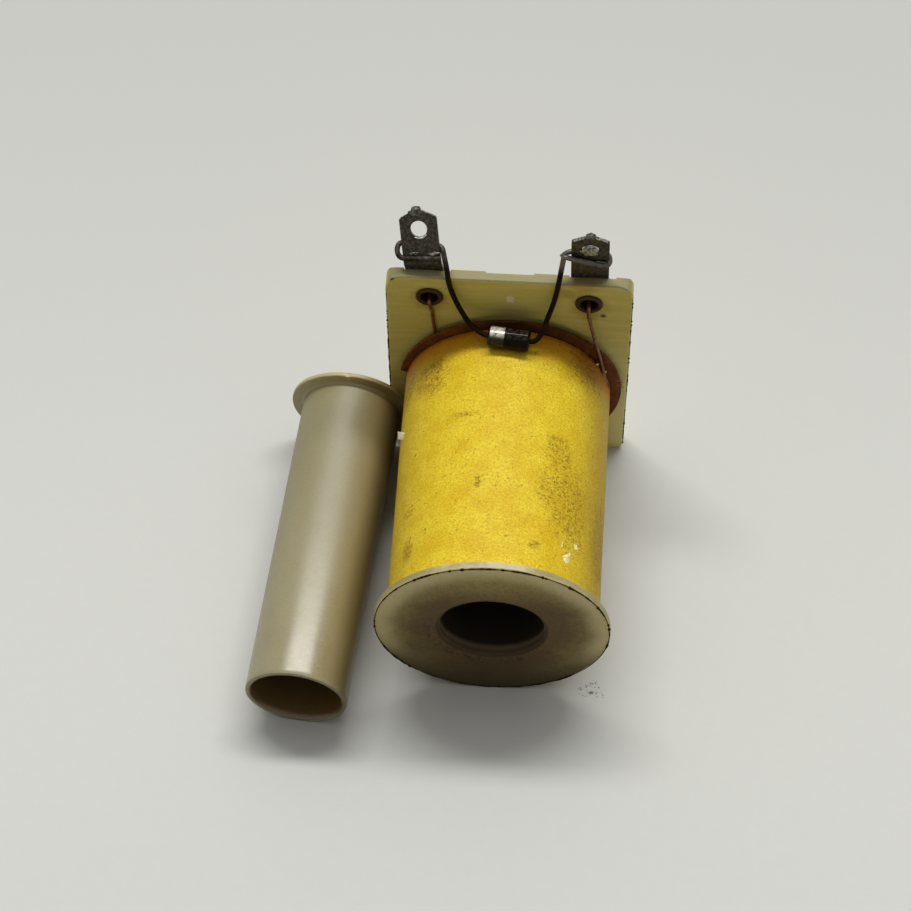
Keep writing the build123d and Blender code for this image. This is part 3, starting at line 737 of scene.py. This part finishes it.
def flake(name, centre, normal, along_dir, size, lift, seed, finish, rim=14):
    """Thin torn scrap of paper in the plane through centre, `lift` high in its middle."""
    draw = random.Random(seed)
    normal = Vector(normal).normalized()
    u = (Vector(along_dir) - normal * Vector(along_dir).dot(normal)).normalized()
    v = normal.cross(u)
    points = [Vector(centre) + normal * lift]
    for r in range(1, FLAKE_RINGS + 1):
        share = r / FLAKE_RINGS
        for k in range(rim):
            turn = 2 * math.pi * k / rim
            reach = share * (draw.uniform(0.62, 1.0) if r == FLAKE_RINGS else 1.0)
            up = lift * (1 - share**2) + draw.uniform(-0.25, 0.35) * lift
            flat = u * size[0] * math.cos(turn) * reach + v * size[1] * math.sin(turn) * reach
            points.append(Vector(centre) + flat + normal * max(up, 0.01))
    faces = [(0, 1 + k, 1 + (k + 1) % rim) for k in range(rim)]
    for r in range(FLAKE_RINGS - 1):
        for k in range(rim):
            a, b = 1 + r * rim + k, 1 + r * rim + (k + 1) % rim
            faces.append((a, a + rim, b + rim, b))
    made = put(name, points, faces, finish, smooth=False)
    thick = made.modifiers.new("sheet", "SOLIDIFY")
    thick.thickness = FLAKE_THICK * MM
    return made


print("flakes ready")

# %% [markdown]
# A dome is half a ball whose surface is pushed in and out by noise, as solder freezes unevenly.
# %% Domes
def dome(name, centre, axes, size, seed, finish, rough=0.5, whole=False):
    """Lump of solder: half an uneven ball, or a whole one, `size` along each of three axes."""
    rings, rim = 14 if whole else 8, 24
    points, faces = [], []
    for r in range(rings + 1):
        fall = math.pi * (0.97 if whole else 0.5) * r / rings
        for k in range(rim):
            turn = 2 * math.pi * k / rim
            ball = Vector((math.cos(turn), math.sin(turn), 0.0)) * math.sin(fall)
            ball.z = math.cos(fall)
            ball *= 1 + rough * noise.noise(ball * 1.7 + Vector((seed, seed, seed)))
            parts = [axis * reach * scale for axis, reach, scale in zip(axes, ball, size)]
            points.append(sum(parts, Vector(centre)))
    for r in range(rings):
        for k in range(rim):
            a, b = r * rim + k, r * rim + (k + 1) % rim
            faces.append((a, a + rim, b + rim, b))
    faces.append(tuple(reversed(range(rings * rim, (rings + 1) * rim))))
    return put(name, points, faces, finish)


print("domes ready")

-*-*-

(WRITTEN PROBLEM)
Exactly reproduce the material above.

(FINISHED TASK)
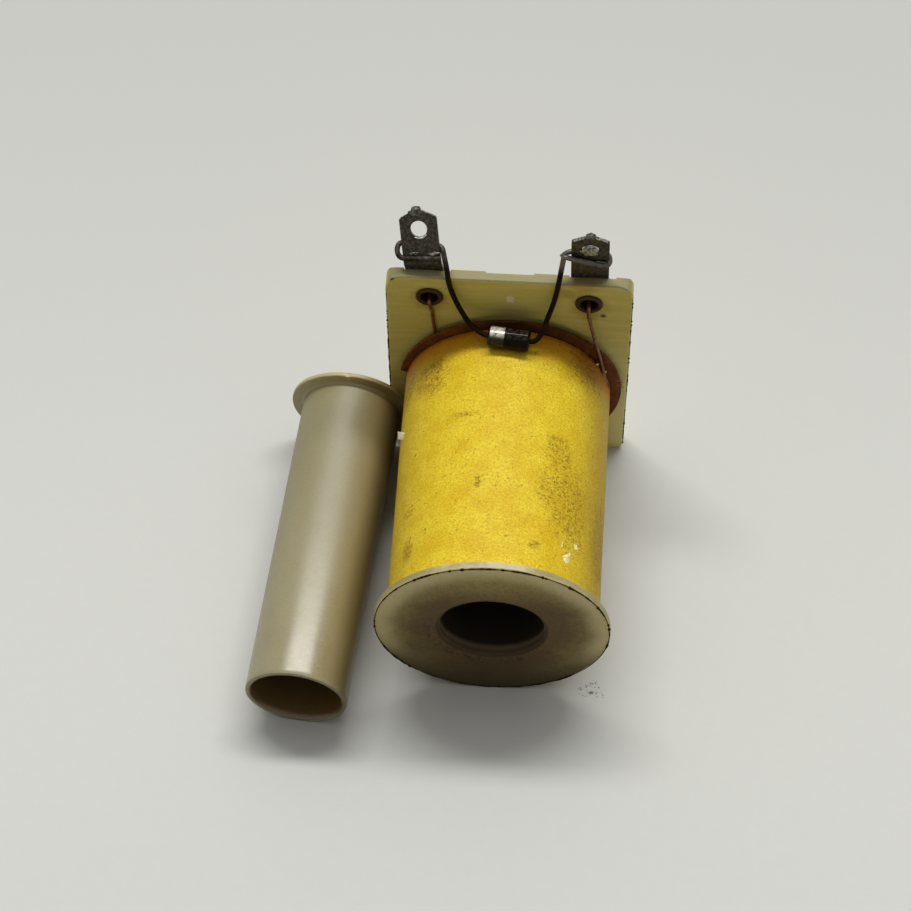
Keep writing the build123d and Blender code for this image. This is part 3, starting at line 737 of scene.py. This part finishes it.
def flake(name, centre, normal, along_dir, size, lift, seed, finish, rim=14):
    """Thin torn scrap of paper in the plane through centre, `lift` high in its middle."""
    draw = random.Random(seed)
    normal = Vector(normal).normalized()
    u = (Vector(along_dir) - normal * Vector(along_dir).dot(normal)).normalized()
    v = normal.cross(u)
    points = [Vector(centre) + normal * lift]
    for r in range(1, FLAKE_RINGS + 1):
        share = r / FLAKE_RINGS
        for k in range(rim):
            turn = 2 * math.pi * k / rim
            reach = share * (draw.uniform(0.62, 1.0) if r == FLAKE_RINGS else 1.0)
            up = lift * (1 - share**2) + draw.uniform(-0.25, 0.35) * lift
            flat = u * size[0] * math.cos(turn) * reach + v * size[1] * math.sin(turn) * reach
            points.append(Vector(centre) + flat + normal * max(up, 0.01))
    faces = [(0, 1 + k, 1 + (k + 1) % rim) for k in range(rim)]
    for r in range(FLAKE_RINGS - 1):
        for k in range(rim):
            a, b = 1 + r * rim + k, 1 + r * rim + (k + 1) % rim
            faces.append((a, a + rim, b + rim, b))
    made = put(name, points, faces, finish, smooth=False)
    thick = made.modifiers.new("sheet", "SOLIDIFY")
    thick.thickness = FLAKE_THICK * MM
    return made


print("flakes ready")

# %% [markdown]
# A dome is half a ball whose surface is pushed in and out by noise, as solder freezes unevenly.
# %% Domes
def dome(name, centre, axes, size, seed, finish, rough=0.5, whole=False):
    """Lump of solder: half an uneven ball, or a whole one, `size` along each of three axes."""
    rings, rim = 14 if whole else 8, 24
    points, faces = [], []
    for r in range(rings + 1):
        fall = math.pi * (0.97 if whole else 0.5) * r / rings
        for k in range(rim):
            turn = 2 * math.pi * k / rim
            ball = Vector((math.cos(turn), math.sin(turn), 0.0)) * math.sin(fall)
            ball.z = math.cos(fall)
            ball *= 1 + rough * noise.noise(ball * 1.7 + Vector((seed, seed, seed)))
            parts = [axis * reach * scale for axis, reach, scale in zip(axes, ball, size)]
            points.append(sum(parts, Vector(centre)))
    for r in range(rings):
        for k in range(rim):
            a, b = r * rim + k, r * rim + (k + 1) % rim
            faces.append((a, a + rim, b + rim, b))
    faces.append(tuple(reversed(range(rings * rim, (rings + 1) * rim))))
    return put(name, points, faces, finish)


print("domes ready")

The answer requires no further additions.